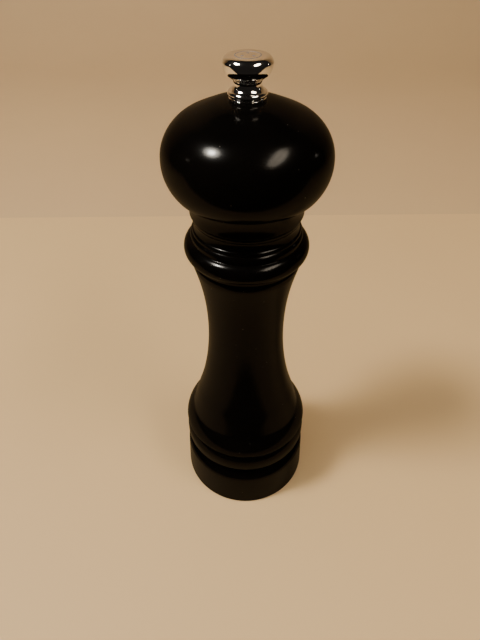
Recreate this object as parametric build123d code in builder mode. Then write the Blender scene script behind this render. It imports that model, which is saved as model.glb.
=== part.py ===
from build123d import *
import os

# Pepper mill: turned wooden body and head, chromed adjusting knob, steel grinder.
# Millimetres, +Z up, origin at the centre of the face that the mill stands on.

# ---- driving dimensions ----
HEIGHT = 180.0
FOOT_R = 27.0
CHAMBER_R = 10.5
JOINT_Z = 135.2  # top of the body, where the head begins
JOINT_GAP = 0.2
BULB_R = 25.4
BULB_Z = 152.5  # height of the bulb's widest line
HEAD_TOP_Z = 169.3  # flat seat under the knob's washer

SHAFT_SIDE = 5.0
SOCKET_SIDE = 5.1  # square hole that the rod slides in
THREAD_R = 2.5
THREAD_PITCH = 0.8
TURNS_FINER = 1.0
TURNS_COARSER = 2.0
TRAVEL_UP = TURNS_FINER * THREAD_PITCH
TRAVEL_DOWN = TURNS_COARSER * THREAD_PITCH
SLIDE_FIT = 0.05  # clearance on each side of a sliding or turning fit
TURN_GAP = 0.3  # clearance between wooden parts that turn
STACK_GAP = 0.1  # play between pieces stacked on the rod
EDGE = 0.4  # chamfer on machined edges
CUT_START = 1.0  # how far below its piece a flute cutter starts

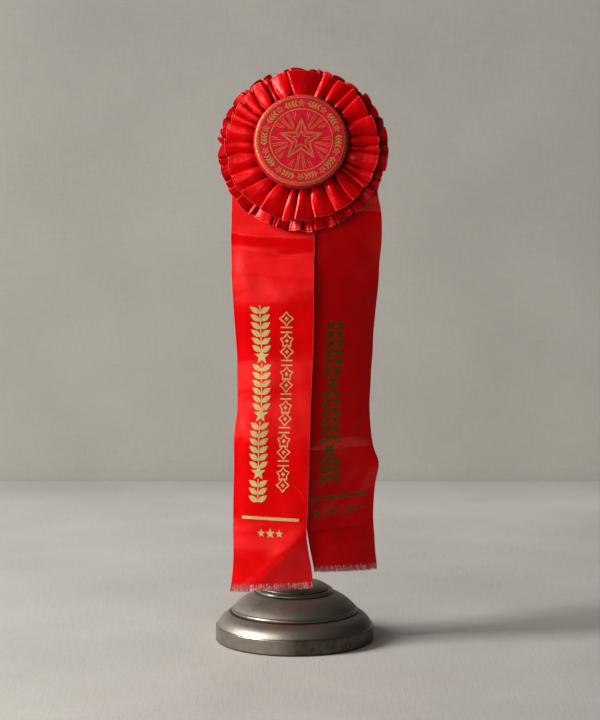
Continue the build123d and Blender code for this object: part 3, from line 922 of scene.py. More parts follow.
---
Identify the lines that contain the string "Blender", and copy every one of them.

Recreate this object as parametric build123d code in builder mode. Then write the Blender scene script behind this render. It imports that model, which is saved as model.glb.
Continue the build123d and Blender code for this object: part 3, from line 922 of scene.py. More parts follow.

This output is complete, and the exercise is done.